Below are 10 major impacts of the funding bills, including hiring pushes, administration proposals accepted and rejected and agencies that will make out particularly well once the measures are signed into law. 

  • State Department Hiring: The bill includes a provision originally in the House version of appropriations that will direct State and the U.S. Agency for International Development to restore staffing levels to those the agencies maintained prior to Trump taking office and before the administration issuing an extended hiring freeze. That would require State to maintain 12,870 civil service staff and 13,031 permanent Foreign Service officers. USAID would be staffed at 1,600 civil servants and 1,850 FSOs, required to deliver a workforce plan to Congress and authorized to suspend its normal centralized hiring board.
  • Other Hiring: Several agencies would be in line for staffing increases under the funding bills. The Social Security Administration would receive an extra $100 million to hire more front-line staff and fund other means to boost its customer service. Lawmakers directed the Labor Department to boost staffing in its Wage and Hour Division to "restore WHD's investigative capacity," and for the National Labor Relations Board to reverse its workforce shortfalls. They called personnel reductions at the Education Department troubling and ordered it to develop a plan to "ensure adequate staffing levels are achieved for the department to meet its obligations."
  • Homeland Security Workforce Changes: Congress once again rejected Homeland Security Department hiring where Trump most wanted it: Border Patrol and Immigration and Customs Enforcement, where he has requested thousands of new agents. The measures would allow for new Border Patrol coordinators, which Republicans said would enable 240 agents to go back to the frontlines. Overall, Customs and Border Protection would see funding decreased by $44 million, although negotiators included  $1.4 billion for physical barriers along the U.S.-Mexico border, and ICE would see an increase of $492 million. CBP would receive funding to hire 800 new customs officers. The bills would also create a new "immigration detention ombudsman," who would report to the secretary and investigate and resolve complaints against DHS personnel. The Transportation Security Administration would receive funding for 1,090 new screeners, who lawmakers said would reduce wait times at airports. 

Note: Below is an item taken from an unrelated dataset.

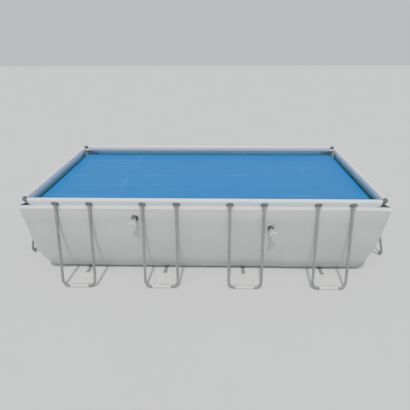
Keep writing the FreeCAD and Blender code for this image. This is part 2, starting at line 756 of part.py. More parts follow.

  • Reorganization Rejection: The funding bills largely block the Trump administration from its major efforts to restructure federal agencies. Following a similar provision in the annual defense authorization bill, lawmakers are seeking to prevent the elimination of the Office of Personnel Management and redistribution of its responsibilities to the General Services Administration and Office of Management and Budget. The measures provide no funding for the Bureau of Land Management to relocate its headquarters and hundreds of positions to western states. BLM previously said it already had sufficient funding to complete the move, but with Congress blocking additional funding, BLM would be prevented from providing incentive payments to employees. A spokesman on Tuesday said the agency was still reviewing the impact of the legislation. Lawmakers further sought to block the Agriculture Department from realigning any of its components, as the Trump administration has proposed, but a spokesman said the language would not prevent USDA from moving two agencies to Kansas City, Missouri. 

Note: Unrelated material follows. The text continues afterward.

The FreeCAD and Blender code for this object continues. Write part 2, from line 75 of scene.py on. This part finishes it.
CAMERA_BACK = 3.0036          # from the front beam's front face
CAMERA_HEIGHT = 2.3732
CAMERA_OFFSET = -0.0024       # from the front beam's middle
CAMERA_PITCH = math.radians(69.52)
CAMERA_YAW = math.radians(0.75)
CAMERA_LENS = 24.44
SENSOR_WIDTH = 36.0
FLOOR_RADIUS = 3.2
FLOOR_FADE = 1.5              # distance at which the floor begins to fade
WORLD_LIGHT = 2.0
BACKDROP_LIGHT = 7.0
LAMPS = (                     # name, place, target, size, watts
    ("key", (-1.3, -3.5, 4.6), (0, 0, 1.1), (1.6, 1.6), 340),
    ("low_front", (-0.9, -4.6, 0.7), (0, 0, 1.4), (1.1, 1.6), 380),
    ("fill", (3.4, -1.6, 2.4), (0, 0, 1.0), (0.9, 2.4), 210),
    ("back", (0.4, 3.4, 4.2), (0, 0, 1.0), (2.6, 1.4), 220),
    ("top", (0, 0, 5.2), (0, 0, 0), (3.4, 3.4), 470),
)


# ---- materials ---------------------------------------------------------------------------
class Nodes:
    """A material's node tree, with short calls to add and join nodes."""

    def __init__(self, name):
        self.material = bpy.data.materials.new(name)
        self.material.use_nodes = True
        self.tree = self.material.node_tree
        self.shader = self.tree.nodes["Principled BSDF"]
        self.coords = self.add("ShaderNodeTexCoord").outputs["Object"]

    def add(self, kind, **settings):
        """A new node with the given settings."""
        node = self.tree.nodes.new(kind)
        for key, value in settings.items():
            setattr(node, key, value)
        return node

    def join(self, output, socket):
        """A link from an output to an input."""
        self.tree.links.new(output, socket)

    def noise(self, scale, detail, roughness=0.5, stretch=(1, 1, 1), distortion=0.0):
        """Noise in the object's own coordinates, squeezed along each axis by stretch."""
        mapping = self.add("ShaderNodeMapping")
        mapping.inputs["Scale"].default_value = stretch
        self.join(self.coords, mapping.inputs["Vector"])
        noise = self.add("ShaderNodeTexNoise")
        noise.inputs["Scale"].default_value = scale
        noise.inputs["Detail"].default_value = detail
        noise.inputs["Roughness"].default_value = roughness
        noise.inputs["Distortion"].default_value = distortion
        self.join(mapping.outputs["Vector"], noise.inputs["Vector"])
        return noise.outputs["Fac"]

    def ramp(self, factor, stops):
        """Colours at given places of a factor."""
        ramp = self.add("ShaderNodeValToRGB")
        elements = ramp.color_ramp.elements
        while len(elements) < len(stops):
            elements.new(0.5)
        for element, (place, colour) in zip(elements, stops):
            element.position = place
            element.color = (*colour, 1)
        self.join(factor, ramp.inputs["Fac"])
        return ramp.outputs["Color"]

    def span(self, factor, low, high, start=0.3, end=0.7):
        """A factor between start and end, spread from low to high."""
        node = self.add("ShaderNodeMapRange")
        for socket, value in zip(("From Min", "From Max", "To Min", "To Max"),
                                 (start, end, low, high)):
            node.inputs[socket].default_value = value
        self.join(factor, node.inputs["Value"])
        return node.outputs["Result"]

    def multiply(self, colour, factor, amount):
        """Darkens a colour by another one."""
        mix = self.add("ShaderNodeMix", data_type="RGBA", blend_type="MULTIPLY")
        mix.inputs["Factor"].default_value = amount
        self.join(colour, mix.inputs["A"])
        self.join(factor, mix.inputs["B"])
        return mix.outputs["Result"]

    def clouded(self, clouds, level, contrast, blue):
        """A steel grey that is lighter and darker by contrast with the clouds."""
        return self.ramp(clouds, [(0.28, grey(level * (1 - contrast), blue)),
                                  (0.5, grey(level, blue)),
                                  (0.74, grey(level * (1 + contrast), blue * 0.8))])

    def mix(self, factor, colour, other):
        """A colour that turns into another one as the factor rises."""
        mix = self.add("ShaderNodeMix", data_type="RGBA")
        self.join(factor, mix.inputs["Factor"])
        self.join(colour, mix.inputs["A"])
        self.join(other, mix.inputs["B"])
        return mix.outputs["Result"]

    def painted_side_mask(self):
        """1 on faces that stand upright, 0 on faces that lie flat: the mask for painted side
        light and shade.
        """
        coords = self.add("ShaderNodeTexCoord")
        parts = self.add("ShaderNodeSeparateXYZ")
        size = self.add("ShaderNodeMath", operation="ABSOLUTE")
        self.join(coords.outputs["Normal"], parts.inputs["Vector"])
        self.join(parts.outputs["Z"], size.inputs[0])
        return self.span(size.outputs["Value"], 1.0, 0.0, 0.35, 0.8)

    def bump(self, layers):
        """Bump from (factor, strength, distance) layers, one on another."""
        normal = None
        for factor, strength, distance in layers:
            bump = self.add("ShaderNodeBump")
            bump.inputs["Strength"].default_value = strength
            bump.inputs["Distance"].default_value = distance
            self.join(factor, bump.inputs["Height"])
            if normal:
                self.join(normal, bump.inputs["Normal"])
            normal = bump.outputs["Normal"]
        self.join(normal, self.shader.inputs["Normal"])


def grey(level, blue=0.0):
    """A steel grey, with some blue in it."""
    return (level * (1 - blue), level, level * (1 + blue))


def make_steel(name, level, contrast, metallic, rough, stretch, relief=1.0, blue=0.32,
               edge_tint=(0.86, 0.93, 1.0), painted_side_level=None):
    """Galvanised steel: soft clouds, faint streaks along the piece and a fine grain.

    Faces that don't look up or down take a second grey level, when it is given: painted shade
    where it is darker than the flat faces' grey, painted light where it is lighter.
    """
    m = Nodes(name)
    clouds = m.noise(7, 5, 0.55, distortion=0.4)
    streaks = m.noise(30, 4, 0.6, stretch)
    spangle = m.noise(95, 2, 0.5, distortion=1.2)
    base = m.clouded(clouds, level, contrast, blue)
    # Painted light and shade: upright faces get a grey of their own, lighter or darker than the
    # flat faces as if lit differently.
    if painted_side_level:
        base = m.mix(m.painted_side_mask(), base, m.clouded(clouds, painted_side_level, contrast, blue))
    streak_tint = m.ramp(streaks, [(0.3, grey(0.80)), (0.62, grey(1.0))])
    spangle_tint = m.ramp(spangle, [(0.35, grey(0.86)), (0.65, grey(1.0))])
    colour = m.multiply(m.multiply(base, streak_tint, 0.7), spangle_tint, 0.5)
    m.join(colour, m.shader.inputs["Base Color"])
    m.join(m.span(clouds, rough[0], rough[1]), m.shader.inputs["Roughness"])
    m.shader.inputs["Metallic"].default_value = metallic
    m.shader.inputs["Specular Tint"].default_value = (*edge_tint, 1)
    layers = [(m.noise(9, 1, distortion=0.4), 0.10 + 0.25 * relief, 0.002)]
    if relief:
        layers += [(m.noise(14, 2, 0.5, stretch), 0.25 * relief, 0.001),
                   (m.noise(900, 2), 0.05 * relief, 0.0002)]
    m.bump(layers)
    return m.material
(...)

  • Transportation Cuts: In a funding bill chock-full of spending increases at nearly every department in government, the Transportation Department would endure a $324 million cut. The Federal Transit Administration would suffer the most among Transportation agencies, seeing its funding slashed by $503 million. Most of those cuts would stem from reductions to capital investment and transit infrastructure grants. 
  • Unusual Increase: For the last decade, the Corporation for Public Broadcasting has seen its funding kept flat or reduced. That is set to change in fiscal 2020, with lawmakers allocating $465 million, a $20 million increase. Trump has repeatedly sought to eliminate federal funding for CPB. 
  • Expected Increase: As it has for years, Congress is poised to give the Veterans Affairs Department a large funding increase. Its budget would be a record $216.5 billion, a more than $19 billion jump. Lawmakers directed VA to provide them with quarterly updates on efforts to increase staffing, with a focus on mental health and providers in rural areas, as well as $9 billion for the department to continue implementing the Mission Act's health care overhaul. 
  • Emergency Response: The Federal Emergency Management Agency would receive one of the largest spending bumps—34%—of any agency in government. That funding level is $4 billion more than Trump's request. 
  • Moonshot: NASA would see its funding increased by $1.1 billion, a 5% bump. Most of those new funds would go toward the agency's exploration division, with a focus on returning astronauts to the moon by 2024. 
  • Preparing for Transition: The measures would provide the General Services Administration with $9.6 million as it begins its efforts to prepare presidential campaigns and agencies for a potential transition to a new administration in 2021.